字符过滤器-正则替换过滤器：Pattern Replace Character Filter

“type”:"pattern_replace"表示正则替换

##Pattern Replace Character Filter 
#17611001200
DELETE my_index
PUT my_index
{
  "settings": {
    "analysis": {
      "char_filter": {
        "my_char_filter":{
          "type":"pattern_replace",
          "pattern":"(\\d{3})\\d{4}(\\d{4})",
          "replacement":"$1****$2"
        }
      },
      "analyzer": {
        "my_analyzer":{
          "tokenizer":"keyword",
          "char_filter":["my_char_filter"]
        }
      }
    }
  }
}
GET my_index/_analyze
{
  "analyzer": "my_analyzer",
  "text": "您的手机号是17611001200"
}

{
  "tokens" : [
    {
      "token" : "您的手机号是184****6831",
      "start_offset" : 0,
      "end_offset" : 17,
      "type" : "word",
      "position" : 0
    }
  ]
}

词项过滤器（Token Filter）

词项过滤器用来处理切词完成之后的词项，例如把大小写转换，删除停用词或同义词处理等。

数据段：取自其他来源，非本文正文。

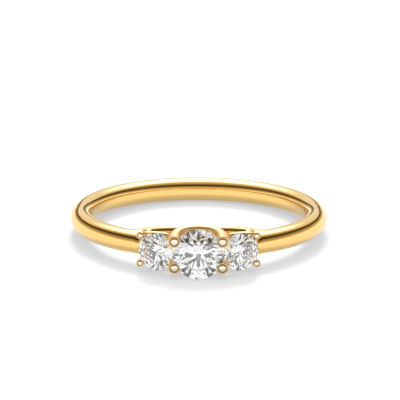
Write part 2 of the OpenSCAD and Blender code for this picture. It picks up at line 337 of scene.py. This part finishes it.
pull = SIDE_WIRE_DEPTH / CURVE_REACH
side_wire = bezier(
    from_side_seat(TIP_OUT, 0, TIP_UP),
    from_side_seat(TIP_OUT, -pull, TIP_UP),
    from_side_seat(-SIDE_R, -pull, TIP_UP),
    from_side_seat(-SIDE_R, 0, PRONG_Z),
    np.linspace(SIDE_WIRE_START, 1, SIDE_WIRE_STATIONS),
)
wires.append((side_wire, np.full(SIDE_WIRE_STATIONS, SIDE_WIRE_R), []))


# Small prongs
# Four thin gold stems, soldered on the rails, hold the outer corners of the side stones. They are
# a little thicker at the end, where the same beading tool has made a smaller round head.
TIP_STEM_R = 0.25
TIP_RISE = 0.06
TIP_FOOT_ANGLE = math.radians(25)
TIP_NECK_SHARE = 0.6
TIP_STATIONS = 13
STEM_SHARE = 0.87
# The beading tool is held nearly level and square to the front, so the heads turn less than the stems
TIP_TURN = np.array([0.4, 1, 0])

foot = rail_station(TIP_FOOT_ANGLE)
tip = from_side_seat(TIP_OUT, 0, TIP_UP)
way = (tip - foot) / np.linalg.norm(tip - foot)
t = np.linspace(0, STEM_SHARE, TIP_STATIONS)
stem_radii = ease(TIP_STEM_R, TIP_R, (t - TIP_NECK_SHARE) / (1 - TIP_NECK_SHARE))
tip_way = way * TIP_TURN / np.linalg.norm(way * TIP_TURN)
stem = foot + (tip - foot) * t[:, None]
wires.append((stem, stem_radii, [(tip + TIP_RISE * way, tip_way, TIP_R)]))


def mirrored(wire, axis):
    """The same wire on the other side of the ring."""
    flip = np.ones(3)
    flip[axis] = -1
    path, radii, heads = wire
    return path * flip, radii, [(foot * flip, way * flip, r) for foot, way, r in heads]


RIGHT_SIDE = slice(2, 4)
wires += [mirrored(wire, 0) for wire in wires[RIGHT_SIDE]]
wires += [mirrored(wire, 2) for wire in wires]


# Seats
# A setting burr of the stone's own shape cuts each seat into the gold, so that the stone drops in
# with a hair of room before the prongs are pressed over its edge.
SEAT_GAP = 0.03
SEAT_ROUND = 0.04
TABLE_SHARE = 0.57
CROWN_SLOPE = math.tan(math.radians(34.5))
PAVILION_SLOPE = math.tan(math.radians(40.8))
GIRDLE_SHARE = 0.03
STAR_SHARE = 0.5
LOWER_SHARE = 0.77
HALF_STEP = math.cos(math.radians(22.5))
BURR_STEPS = 64


def burr_profile(r):
    """Half section of the room for a stone of radius r, as rows of radius and height: the culet,
    lower half facets, girdle, stars and table."""
    girdle = GIRDLE_SHARE * r
    star = r * (TABLE_SHARE * HALF_STEP * (1 - STAR_SHARE) + STAR_SHARE)
    lower = r * (1 - LOWER_SHARE)
    table = girdle + (1 - TABLE_SHARE) * r * CROWN_SLOPE
    return np.array(
        [
            [0, -girdle - r * PAVILION_SLOPE],
            [lower, -girdle - (r - lower * HALF_STEP) * PAVILION_SLOPE],
            [r, -girdle],
            [r, girdle],
            [star, girdle + (r - star * HALF_STEP) * CROWN_SLOPE],
            [TABLE_SHARE * r, table],
            [0, table],
        ]
    )


def turned_profile(profile, centre, axis):
    """A half section of [radius, height] rows turned about an axis; its ends lie on the axis."""
    side = np.cross(axis, (0, 0, 1))
    side /= np.linalg.norm(side)
    up = np.cross(axis, side)
    a = np.linspace(0, 2 * math.pi, BURR_STEPS, endpoint=False)[:, None, None]
    r, h = profile[1:-1, :1], profile[1:-1, 1:]
    rings = centre + r * (np.cos(a) * side + np.sin(a) * up) + h * axis
    count = len(profile) - 2
    points = np.concatenate(
        [rings.reshape(-1, 3), [centre + profile[0, 1] * axis, centre + profile[-1, 1] * axis]]
    )
    k, i = np.meshgrid(np.arange(BURR_STEPS), np.arange(count - 1), indexing="ij")
    here, beside = k * count + i, (k + 1) % BURR_STEPS * count + i
    quads = np.stack([here, beside, beside + 1, here + 1], -1).reshape(-1, 4)
    k = np.arange(BURR_STEPS)
    first, last = BURR_STEPS * count, BURR_STEPS * count + 1
    next_k = (k + 1) % BURR_STEPS
    low = np.stack([0 * k + first, next_k * count, k * count], 1)
    high = np.stack([0 * k + last, k * count + count - 1, next_k * count + count - 1], 1)
    return points, quads.tolist() + low.tolist() + high.tolist()


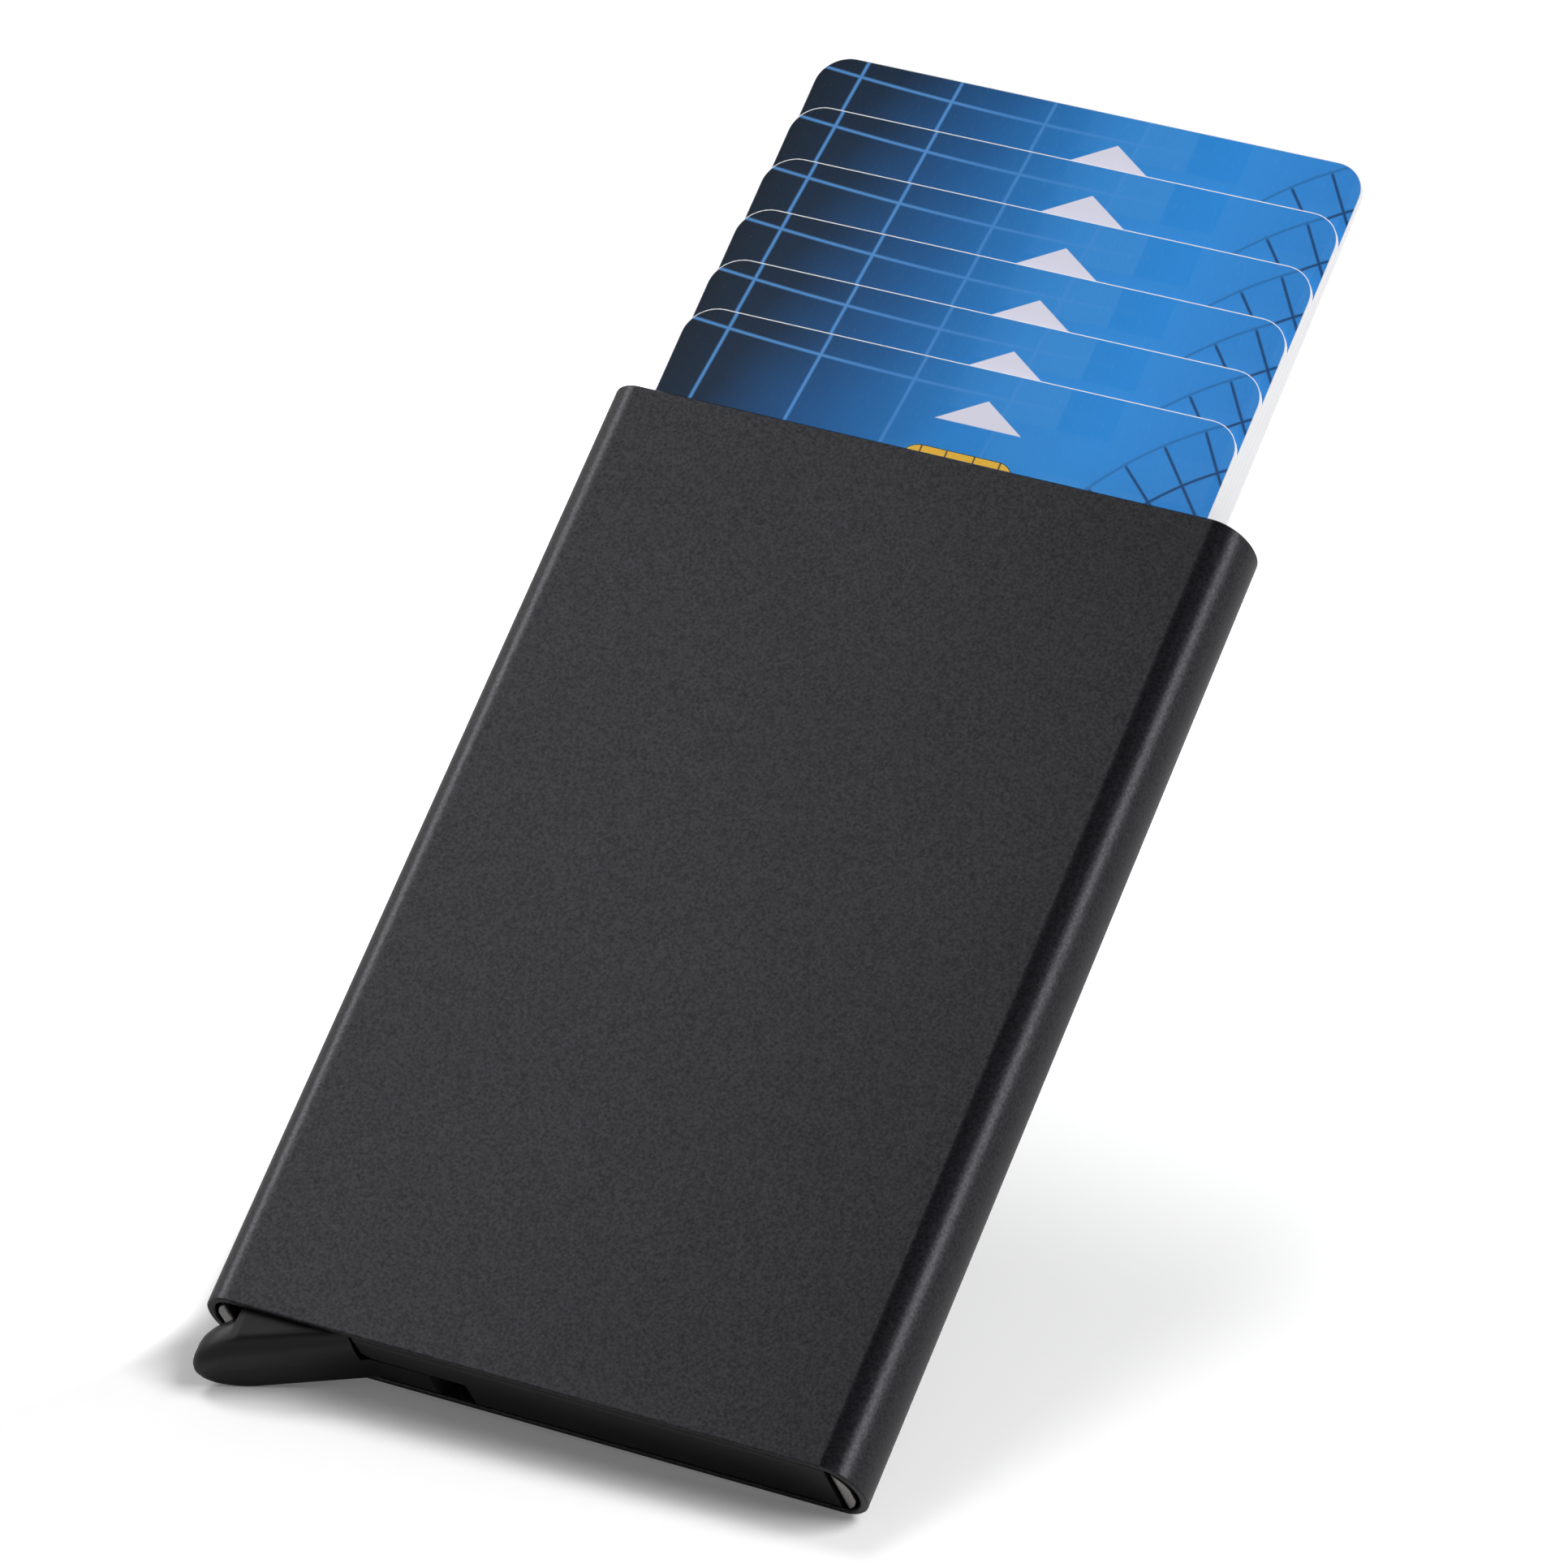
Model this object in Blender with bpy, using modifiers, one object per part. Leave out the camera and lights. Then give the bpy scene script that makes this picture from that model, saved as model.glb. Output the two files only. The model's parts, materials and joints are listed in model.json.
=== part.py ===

官方同样预置了很多词项过滤器，基本可以满足日常开发的需要。当然也是支持第三方也自行开发的。

standard转大小写、停用词

#转为大写
GET _analyze
{
  "tokenizer": "standard", 
  "filter": ["uppercase"],
  "text": ["www elastic co guide"]
}
 
#转为小写
GET _analyze
{
  "tokenizer": "standard",
  "filter": ["lowercase"],
  "text": ["WWW ELASTIC CO GUIDE"]
}

停用词
在切词完成之后，会被干掉词项，即停用词。停用词可以自定义
在分词器插件的配置文件中可以看到停用词的定义


GET _analyze
{
  "tokenizer": "standard",
  "filter": ["stop"], 
  "text": ["what are you doing"]
}

这是IK分词器的停用词
在这里插入图片描述
自定义停用词

### 自定义 filter
PUT test_token_filter_stop
{
  "settings": {
    "analysis": {
      "filter": {
        "my_filter": {
          "type": "stop",
          "stopwords": [
            "www"
          ],
          "ignore_case": true
        }
      }
    }
  }
}
GET test_token_filter_stop/_analyze
{
  "tokenizer": "standard", 
  "filter": ["my_filter"], 
  "text": ["What www WWW are you doing"]
}

同义词

#同义词
PUT test_token_filter_synonym
{
  "settings": {
    "analysis": {
      "filter": {
        "my_synonym": {
          "type": "synonym",
          "synonyms": ["good, nice => excellent"]
        }
      }
    }
  }
}
 
GET test_token_filter_synonym/_analyze
{
  "tokenizer": "standard", 
  "filter": ["my_synonym"], 
  "text": ["good"]
}